The HRW official said the case against MbS will at the very least thwart his attempt to repair his battered image after the murder of Khashoggi which is blamed on him.

"A cloud of suspicion will loom over him as he tries to rebuild his shattered reputation at the G20, and world leaders would do well to think twice before posing for pictures next to someone who may come under investigation for war crimes and torture,” Whitson said.

“At a minimum, it will be an embarrassment for him at a time he is trying to project normalcy,” Shibley Telhami, a professor focused on Middle East affairs at the University of Maryland, said in a post on his Twitter account.
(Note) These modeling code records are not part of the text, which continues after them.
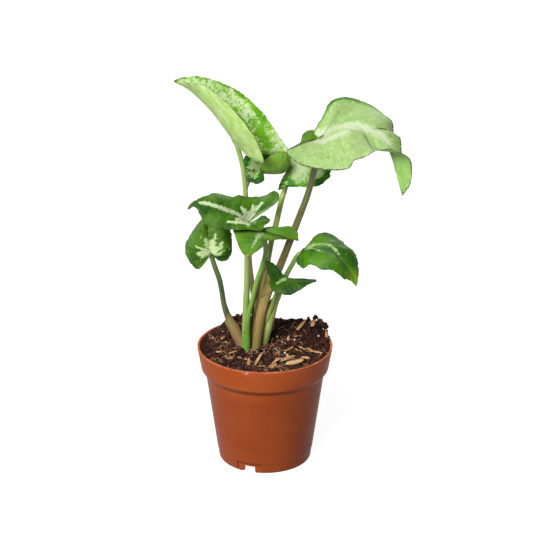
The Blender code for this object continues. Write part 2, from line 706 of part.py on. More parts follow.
def main():
    clear_scene()
    plant = new_collection("arrowhead_plant")
    stand = bpy.data.objects.new("pot_axis", None)
    plant.objects.link(stand)
    stand.location = (POT_AXIS_X * MM, POT_AXIS_Y * MM, 0)
    bpy.context.view_layer.update()
    make_pot(plant, stand)
    make_soil(plant, stand)
    for name, stalks in SHOOTS.items():
        make_shoot(name, stalks, plant, stand)
    for name, leaf in LEAVES.items():
        make_blade(name, leaf, plant, stand)


main()
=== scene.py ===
# %% [markdown]
# # A young arrowhead plant in its nursery pot
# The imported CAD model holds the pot, the soil, four shoots and nine blades as plain solids. This lesson
# dresses them: each solid is either given a better finish or replaced by a finer piece of the same form.
# Every table is in millimetres, measured from the pot's axis and the ground, because those numbers are
# easy to check against a ruler. One matrix carries them into the frame, whose unit is the metre.

import json
import math
import random

import bmesh
import bpy
import numpy as np
from mathutils import Euler, Matrix, Vector, noise

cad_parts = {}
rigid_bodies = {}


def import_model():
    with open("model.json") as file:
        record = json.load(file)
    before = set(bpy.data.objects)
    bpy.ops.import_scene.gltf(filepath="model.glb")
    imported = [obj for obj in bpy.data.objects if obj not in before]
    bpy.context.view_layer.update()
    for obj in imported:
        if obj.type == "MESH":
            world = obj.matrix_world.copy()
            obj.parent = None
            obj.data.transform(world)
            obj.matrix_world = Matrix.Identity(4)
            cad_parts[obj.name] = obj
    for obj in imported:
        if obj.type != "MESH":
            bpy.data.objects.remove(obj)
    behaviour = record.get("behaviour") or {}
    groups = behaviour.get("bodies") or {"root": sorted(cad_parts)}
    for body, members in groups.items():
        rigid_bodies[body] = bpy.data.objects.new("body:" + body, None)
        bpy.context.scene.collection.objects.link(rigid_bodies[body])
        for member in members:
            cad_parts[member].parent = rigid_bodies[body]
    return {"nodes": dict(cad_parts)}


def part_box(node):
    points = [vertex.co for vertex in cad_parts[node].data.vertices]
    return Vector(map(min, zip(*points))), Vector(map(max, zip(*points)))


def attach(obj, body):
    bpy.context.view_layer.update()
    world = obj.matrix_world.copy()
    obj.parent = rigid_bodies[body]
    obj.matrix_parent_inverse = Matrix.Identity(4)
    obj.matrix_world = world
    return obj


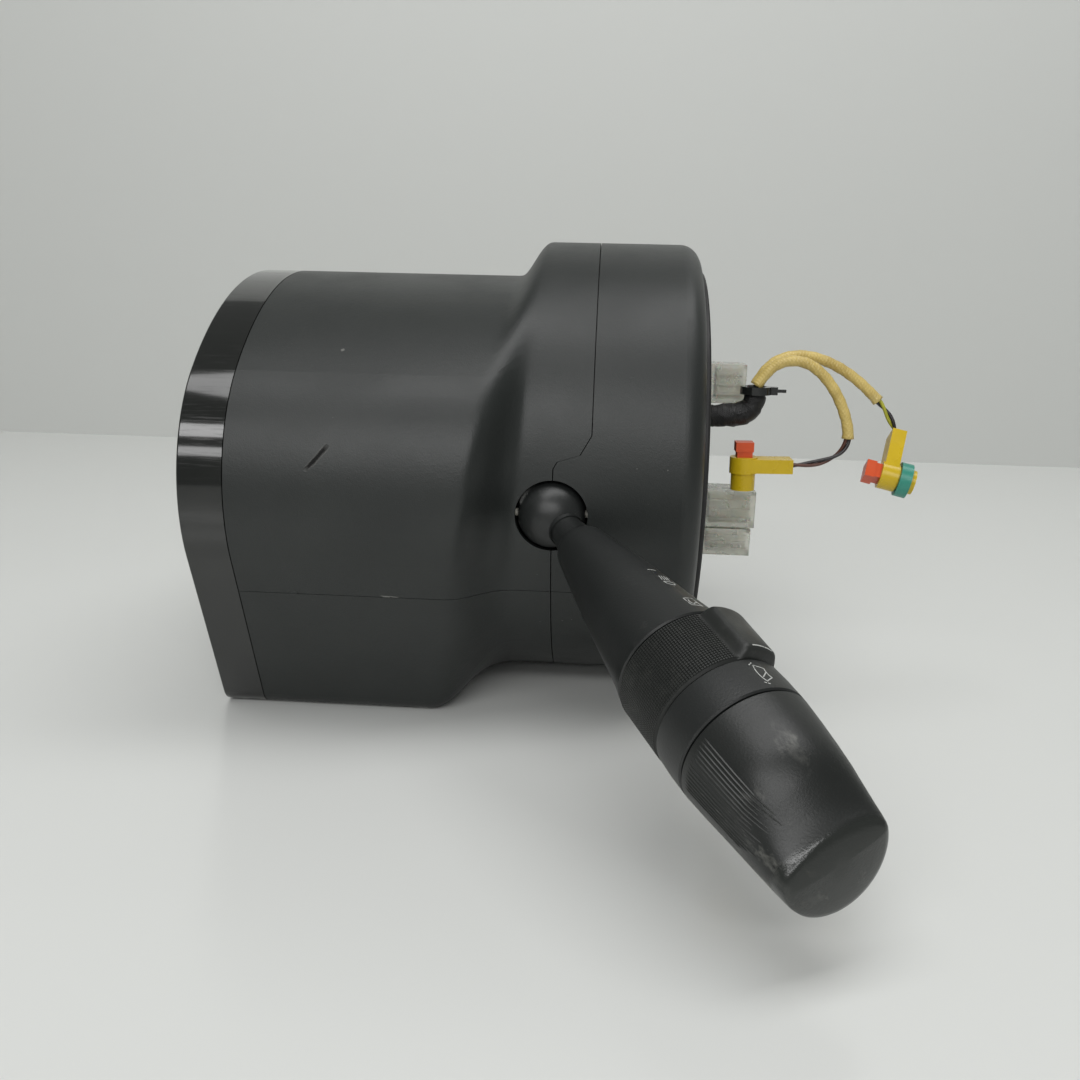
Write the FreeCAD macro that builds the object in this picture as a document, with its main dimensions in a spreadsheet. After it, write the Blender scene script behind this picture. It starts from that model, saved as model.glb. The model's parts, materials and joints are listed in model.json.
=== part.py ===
import FreeCAD, Part
import math
import os
import re
import Sketcher

# Steering column switch module with its steering angle sensor.
# The X axis is the steering column's axis and points to the driver, Z is up.
# The origin is on that axis, in the plane of the two switch stalks' pivots.

doc = FreeCAD.newDocument("column_switch_module")
sheet = doc.addObject("Spreadsheet::Sheet", "Sizes")

SIZES = {
    # Covers round the steering column
    "ring_radius": 75.0,
    "cover_wall": 2.4,
    "tunnel_depth": 106.5,
    "trim_width": 13.3,
    "tunnel_top": 63.5,
    "tunnel_half_width": 90.0,
    "shoulder_radius": 48.0,
    "shoulder_drop": 1.0,
    "belly_half_width": 62.0,
    "belly_drop": 75.5,
    "belly_corner": 7.0,
    "throat_start": 41.0,
    "throat_top_start": 17.0,
    "throat_low_start": 40.0,
    "throat_top_end": 4.5,
    "throat_low_end": 11.0,
    "throat_sections": 24.0,
    "seam_upper": 11.0,
    "seam_bend": 18.0,
    "seam_knee_out": 7.8,
    "seam_knee": 12.4,
    "seam_foot": 8.1,
    "seam_gap": 0.3,
    "split_drop": 31.0,
    "ring_front": 44.5,
    "ring_edge_round": 6.5,
    "spigot_reach": 4.0,
    "spigot_wall": 1.2,
    "spigot_fit": 0.3,
    "trim_edge_round": 0.6,
    # Screws that hold the two column covers together
    "cover_boss_radius": 4.2,
    "cover_boss_half_gap": 57.0,
    "cover_boss_rear": 76.0,
    "cover_boss_front": 48.0,
    "cover_boss_rise": 20.0,
    "cover_well_radius": 3.3,
    "cover_well_top": 41.0,
    "cover_screw_radius": 1.5,
    "cover_screw_head": 3.0,
    "cover_screw_head_height": 2.2,
    "cover_screw_length": 22.0,
    "screw_clearance": 0.15,
    # Switch base with the clamp for the column tube
    "base_plate": 3.0,
    "base_rim": 2.0,
    "base_rim_reach": 12.0,
    "base_fit": 0.3,
    "column_radius": 20.0,
    "clamp_wall": 3.5,
    "clamp_reach": 30.0,
    "clamp_slit": 3.0,
    "band_start": 26.0,
    "band_width": 10.0,
    "band_wall": 1.6,
    "band_ear_reach": 11.0,
    "band_ear_wall": 2.5,
    "band_screw_radius": 2.5,
    "band_screw_head": 4.5,
    "band_screw_head_height": 3.5,
    "window_inner": 33.5,
    "window_fit": 0.25,
    # Stalk switches, one on each side
    "pivot_out": 69.6,
    "pivot_drop": 6.0,
    "ball_radius": 10.4,
    "ball_inner": 8.9,
    "ball_rear": 2.0,
    "ball_notch": 2.9,
    "aperture_gap": 0.4,
    "case_rear": 16.0,
    "case_front": 10.0,
    "case_inner": 33.8,
    "case_outer": 59.0,
    "case_half_height": 27.0,
    "case_wall": 1.8,
    "lid_thickness": 1.5,
    "gimbal_inner": 5.6,
    "gimbal_outer": 8.3,
    "gimbal_width": 3.6,
    "gimbal_pin": 1.2,
    "running_fit": 0.05,
    "cheek_start": 11.2,
    "cheek_wall": 2.2,
    "cheek_half_height": 3.2,
    "cheek_reach": 2.0,
    "carrier_arm_half": 2.4,
    "carrier_arm_height": 3.2,
    "carrier_arm_drop": 4.8,
    "carrier_arm_inner": 48.0,
    "pivot_pin": 1.2,
    "pivot_pin_start": 2.0,
    "hub_radius": 4.4,
    "track_radius": 26.6,
    "track_half": 3.0,
    "track_height": 18.0,
    "plunger_radius": 1.1,
    "plunger_length": 7.0,
    "plunger_reach": 3.6,
    "plunger_hole": 8.0,
    "spring_wire": 0.4,
    "spring_turns": 4.0,
    "board_thickness": 1.4,
    "stem_radius": 2.6,
    "stem_length": 14.0,
    "neck_radius": 5.2,
    "shank_start": 11.0,
    "shank_flare": 3.6,
    "shank_flare_radius": 7.4,
    "shank_end": 65.6,
    "shank_half_width": 15.8,
    "shank_half_depth": 14.6,
    "grip_edge": 9.0,
    "core_radius": 6.0,
    "core_proud": 14.0,
    "knurl_start": 66.0,
    "knurl_end": 83.6,
    "knurl_radius": 16.2,
    "knurl_depth": 0.3,
    "knurl_count": 72.0,
    "tab_half": 6.5,
    "tab_height": 2.6,
    "tab_angle": 52.0,
    "collar_end": 97.6,
    "collar_half_width": 16.9,
    "collar_half_depth": 15.6,
    "cap_end": 138.6,
    "cap_tip_half_width": 13.6,
    "cap_tip_half_depth": 12.2,
    "cap_dome": 3.0,
    "stalk_gap": 0.4,
    "wiper_rake": 29.0,
    "wiper_droop": 17.75,
    "light_rake": 22.0,
    "light_droop": 8.0,
    # Steering angle sensor with its gear train
    "sensor_rear": 5.0,
    "sensor_front": 17.0,
    "sensor_wall": 1.5,
    "sensor_lid": 1.4,
    "sensor_round": 33.2,
    "sensor_lobe_half": 33.6,
    "sensor_lobe_top": 56.0,
    "gear_module": 1.0,
    "main_teeth": 60.0,
    "pinion_a_teeth": 24.0,
    "pinion_b_teeth": 26.0,
    "gear_backlash": 0.12,
    "gear_start": 8.0,
    "gear_width": 4.0,
    "pinion_angle": 24.0,
    "pinion_pin": 2.0,
    "magnet_radius": 3.0,
    "magnet_height": 1.6,
    "sensor_foot": 3.0,
    "sensor_foot_place": 29.5,
    "sensor_board_start": 14.2,
    "sensor_board_thickness": 1.3,
    "hub_height": 1.8,
    "key_width": 3.0,
    "key_height": 1.2,
    # Clock spring: fixed housing, ribbon and turning rotor
    "housing_rear": 19.5,
    "housing_front": 41.6,
    "housing_radius": 60.0,
    "housing_wall": 2.0,
    "hub_wall": 3.0,
    "leg_radius": 3.6,
    "leg_screw_radius": 1.4,
    "leg_screw_head": 3.0,
    "leg_screw_length": 14.0,
    "sleeve_inner": 18.0,
    "sleeve_outer": 20.5,
    "sleeve_rear": 1.0,
    "sleeve_proud": 1.8,
    "sleeve_flange": 1.5,
    "cam_radius": 25.0,
    "cam_width": 3.0,
    "face_x": 46.2,
    "face_radius": 66.2,
    "face_thickness": 2.6,
    "face_gap": 1.2,
    "face_skirt": 1.2,
    "rotor_wall_radius": 27.5,
    "rotor_wall": 2.0,
    "rotor_wall_start": 24.0,
    "ribbon_width": 18.0,
    "ribbon_inner": 45.8,
    "ribbon_pitch": 1.7,
    "ribbon_thickness": 0.5,
    "ribbon_turns": 7.0,
    # Sockets on the rotor's face
    "socket_wall": 1.3,
    "socket_floor": 4.0,
    "socket_rib": 0.8,
    "airbag_socket_reach": 13.5,
    "horn_socket_reach": 19.0,
    "heater_socket_reach": 18.0,
    # Leads to the airbag's igniters
    "boot_radius": 3.3,
    "lead_radius": 1.8,
    "wire_radius": 1.1,
    "tie_height": 1.6,
    "tie_width": 2.5,
    "plug_barrel_radius": 3.8,
    "plug_barrel_drop": 8.0,
    "plug_reach": 15.0,
    "plug_arm_height": 4.4,
    "plug_arm_half": 4.0,
    "lock_half": 2.4,
    "lock_fit": 0.1,
    "lock_travel": 1.6,
    "lock_cap": 3.0,
}


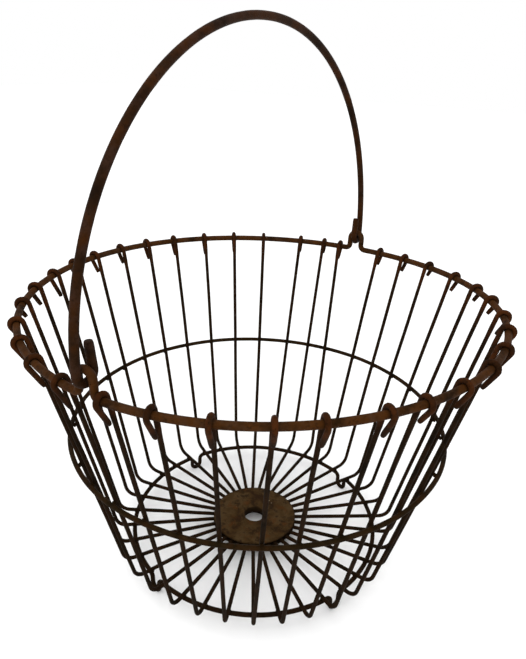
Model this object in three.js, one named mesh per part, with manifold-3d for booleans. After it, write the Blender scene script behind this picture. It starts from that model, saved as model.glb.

Saudi Arabia’s de facto ruler arrived in Buenos Aires on Wednesday for the G20 summit from Tunisia, where he was welcomed by protesters who denounced him as a murderer of Khashoggi, who was killed after visiting the Saudi consulate in Turkey’s largest city last month.

Khashoggi, 59, a one-time royal insider who had been critical of the crown prince recently, was killed after entering the Saudi consulate in Istanbul on October 2.

Following weeks of denial of any involvement in Khashoggi's disappearance, the Saudi regime eventually acknowledged the “premeditated” murder, but has sought to distance the heir to the Saudi throne from the assassination.

A Saudi prosecutor later said Khashoggi’s body had been dismembered, removed from the diplomatic mission and handed to an unidentified “local cooperator.”

Furthermore, a recent report by the US Central Intelligence Agency (CIA) said that the spy agency had concluded that bin Salman had been behind the gruesome crime.